CityU Library adds digital collections

Mirror Fung

 

The Run Run Shaw Library of City University of Hong Kong (CityU) held the opening ceremony for the launching of the Digital Collections cum Rare Book Exhibition on 26 February. More than 300,000 pages of digitised documents are now accessible on the Library’s website while a portion of the original rare works is on display at the Library until 31 March, showcasing CityU’s contributions to the preservation of rare books and documents and its efforts in the transmission of cultural heritage.
 
Distinguished guests officiated at the opening ceremony, including Dr Dennis Sun Tai-lun; Mr Gabriel Yu Chi-ming and Mrs Teresa Yu; CityU’s Provost Professor Arthur Ellis; CityU’s Librarian Professor Steve Ching Hsianghoo. Dr Sun and Mr Yu are both members of the Court and Honorary Fellows of CityU. While Dr Sun has donated more than 1,000 Chinese stitched bound books to the Library, Mr and Mrs Yu have offered to the Library 50,000 items of rare contemporary and modern Chinese books, journals and documents.
 
“The launch of the Digital Collections marks a milestone in our history.

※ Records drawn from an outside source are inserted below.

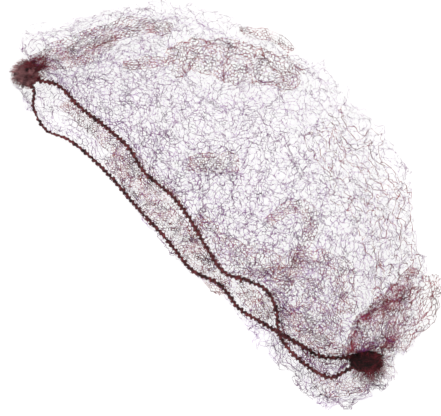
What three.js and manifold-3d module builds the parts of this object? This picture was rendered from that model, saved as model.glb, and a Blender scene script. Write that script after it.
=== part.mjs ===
// A bun net lying on a flat surface, as it falls when it is put down: a bag of fine net, open at its
// mouth, with a thin elastic all round the mouth and a tight gather at each corner of the mouth.
// Millimetres. +X runs along the mouth from the left gather to the right, +Y from the mouth to the far
// fold of the bag, +Z up from the surface. The near strand of the elastic lies low, and the far strand
// arches over the open mouth, then crosses the near one and runs outside it to the right gather.

import * as THREE from 'three';
import { mergeVertices } from 'three/addons/utils/BufferGeometryUtils.js';
import Module from 'manifold-3d';

// The bag and its mouth: mouthSpan is the distance between the gathers, bagReach the depth of the bag
// behind the mouth, strandBow how far the strands bow to either side of the mouth's line, and
// crownHeight how far the top rises over the bag's edges.
const mouthSpan = 221;
const bagReach = 100;
const strandBow = 22;
const crownHeight = 24;
const mouthHeight = 16;
const farFoldHeight = 6;
const hemWidth = 1.6;
const hemTurn = 1.4;
const billowReach = 20;
const billowLift = 2.6;
const leftEndBulge = 1.5;
const rightEndBulge = 5;

// The net's wall, the elastic's thickness and the gaps between the pieces.
const wall = 1.2;
const clearance = 0.3;
const gatherClearance = 0.6;
const boreClearance = 0.5;
const elasticDiameter = 1.8;

// The gathers. turnWidth is the distance between the elastic's two strands inside them.
const gatherHeight = 11;
const leftGatherLength = 16;
const leftGatherWidth = 15;
const rightGatherLength = 23;
const rightGatherWidth = 11;
const rightGatherTurn = THREE.MathUtils.degToRad(43);
const rightGatherOffset = 1.5;
const gatherPleats = 9;
const gatherPleatDepth = 0.7;
const turnWidth = 5.2;
const turnRise = 0.9;

// The pleats that run out of the gathers. fullRun is how long a section over the top is before its
// pleats and folds are full.
const pleatDepth = 1.2;
const pleatReach = 62;
const pleatsOverTop = 6;
const fullRun = 45;

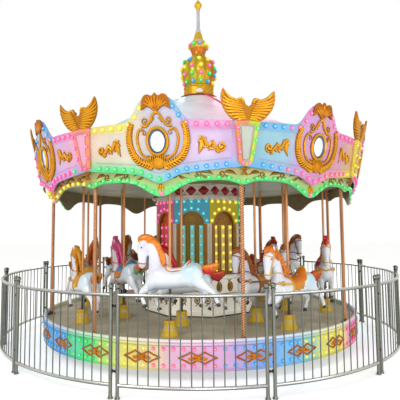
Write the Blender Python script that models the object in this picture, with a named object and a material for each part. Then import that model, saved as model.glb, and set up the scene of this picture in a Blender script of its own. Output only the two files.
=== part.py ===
"""Fairground carousel: sixteen horses on a turntable under a domed canopy, inside a ring fence.

Metres, +Z up. The origin is on the ground under the turntable's axis, and one fence panel
faces -Y. Angles are degrees round the axis, counted from -Y towards +X.
"""
import math

import bmesh
import bpy
from mathutils import Matrix, Vector

GAP = 0.0003
WELD = 0.01
CUT_MARGIN = 0.02
BAYS = 8
BAY_ANGLE = 360.0 / BAYS
RING_SIDES = 48
FLAT_ANGLE = math.radians(0.2)

# Turn of the rotor at rest, as the angle of its first pole
ROTOR_ANGLE = 13.66
HORSE_ANGLE = ROTOR_ANGLE - BAY_ANGLE / 2

# Ring fence
FENCE_PANELS = 12
FENCE_RADIUS = 2.922
FENCE_POST_PITCH = 0.075
FENCE_POST_RADIUS = 0.0185
FENCE_POST_SIDES = 6
FENCE_HEIGHT = 1.10
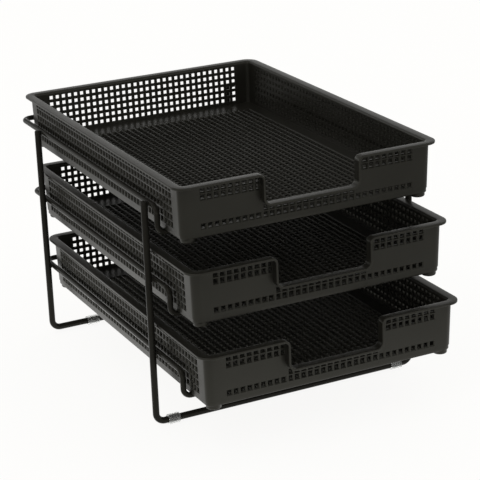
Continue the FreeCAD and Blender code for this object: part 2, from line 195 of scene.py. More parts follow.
plasticValues = {
    "light": (0.0125, 0.0118, 0.0094, 1),   # where the moulding is a little worn and dusty
    "dark": (0.0070, 0.0066, 0.0051, 1),
    "shineTint": (1.0, 0.985, 0.86, 1),     # warm cast of the sheen
    "patch": 0.045,          # size of the uneven patches
    "patchDetail": 3.0,
    "grain": 0.0009,         # size of the moulded grain
    "grainDepth": 0.000035,
    "grainStrength": 1.0,
    "roughness": 0.33,
    "patchSpread": 0.14,     # how far the patches and the grain move the roughness
    "grainSpread": 0.08,
    "ior": 1.45,
}


# Black moulded plastic: a satin grain over broad, barely uneven patches
def trayPlastic():
    v = plasticValues
    material, start = startMaterial("trayPlastic")
    place = start.node("ShaderNodeTexCoord", output="Object")
    patches = noise(start, place, v["patch"], v["patchDetail"])
    grain = noise(start, place, v["grain"])
    roughness = v["roughness"] + (patches - 0.5) * v["patchSpread"] + (grain - 0.5) * v["grainSpread"]
    bump = start.node("ShaderNodeBump", {}, {
        "Height": grain, "Distance": v["grainDepth"], "Strength": v["grainStrength"]})
    shader = start.node("ShaderNodeBsdfPrincipled", {}, {
        "Base Color": start.blend(patches, v["dark"], v["light"]), "Roughness": roughness, "Normal": bump,
        "IOR": v["ior"], "Specular Tint": v["shineTint"]})
    start.node("ShaderNodeOutputMaterial", {}, {"Surface": shader})
    return material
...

It signifies that our collections can be shared by all people in the world, and both modern and classical works can be saved for the research needs of future generations. This is also in line with CityU’s objective of Discovery-enriched Curriculum, and that is, to stimulate students to create new knowledge and share it with others for the well-being of society,” Professor Ellis said in his welcoming address at the ceremony.
 
The materials preserved by the digitisation project can be broadly divided into eight categories: a special collection on Chinese rare books, a special collection on English law, items published during the Republican period of China (1911-1949), books and journals published in the early years of Hong Kong, rare manuscripts and letters, movie posters and flyers, black-and-white photos taken in the Chinese Cultural Revolution period, and land deeds. The digitised materials are made accessible on the university Library’s website http://www.cityu.edu.hk/lib/digitalcollections/ to CityU staff and students. Materials that have no copyright restrictions will be made available to the public as well.
 
CityU’s English law special collection is one of the best of its kind in Asia. With 761 items in 1,807 volumes, the core of the collection is made up of rare English law materials published before 1900. Among them, the 1,371 volumes of rare books acquired from Mr Victor Tunkel, a private collector of English law books, are an important resource for studies in English legal history, the Anglo-American legal culture and the Commonwealth legal history.
 
Professor Ching said CityU Library launched the “Pilot Digitalization Project” in 2012 to restore and digitise by stages part of its special collections. The success of the Digital Collections project is attributable to the support of the colleagues of the Library and various sectors in society. In the future, CityU will expand its project and, will, in collaboration with libraries and organisations in Hong Kong and elsewhere, restore, preserve and promote modern and classical books and documents, so as to provide a large volume of valuable data and materials for researchers now and of later generations.
 
After the ceremony, Professor Chen Kuang-hua, Deputy Director of National Taiwan University Library, delivered a talk titled “Digital Archives Development in National Taiwan University”. Mr Robert Miller, Global Director of Books at the non-profit organisation Internet Archive, also hosted a talk on 27 February to discuss the role of internet archives in digitisation.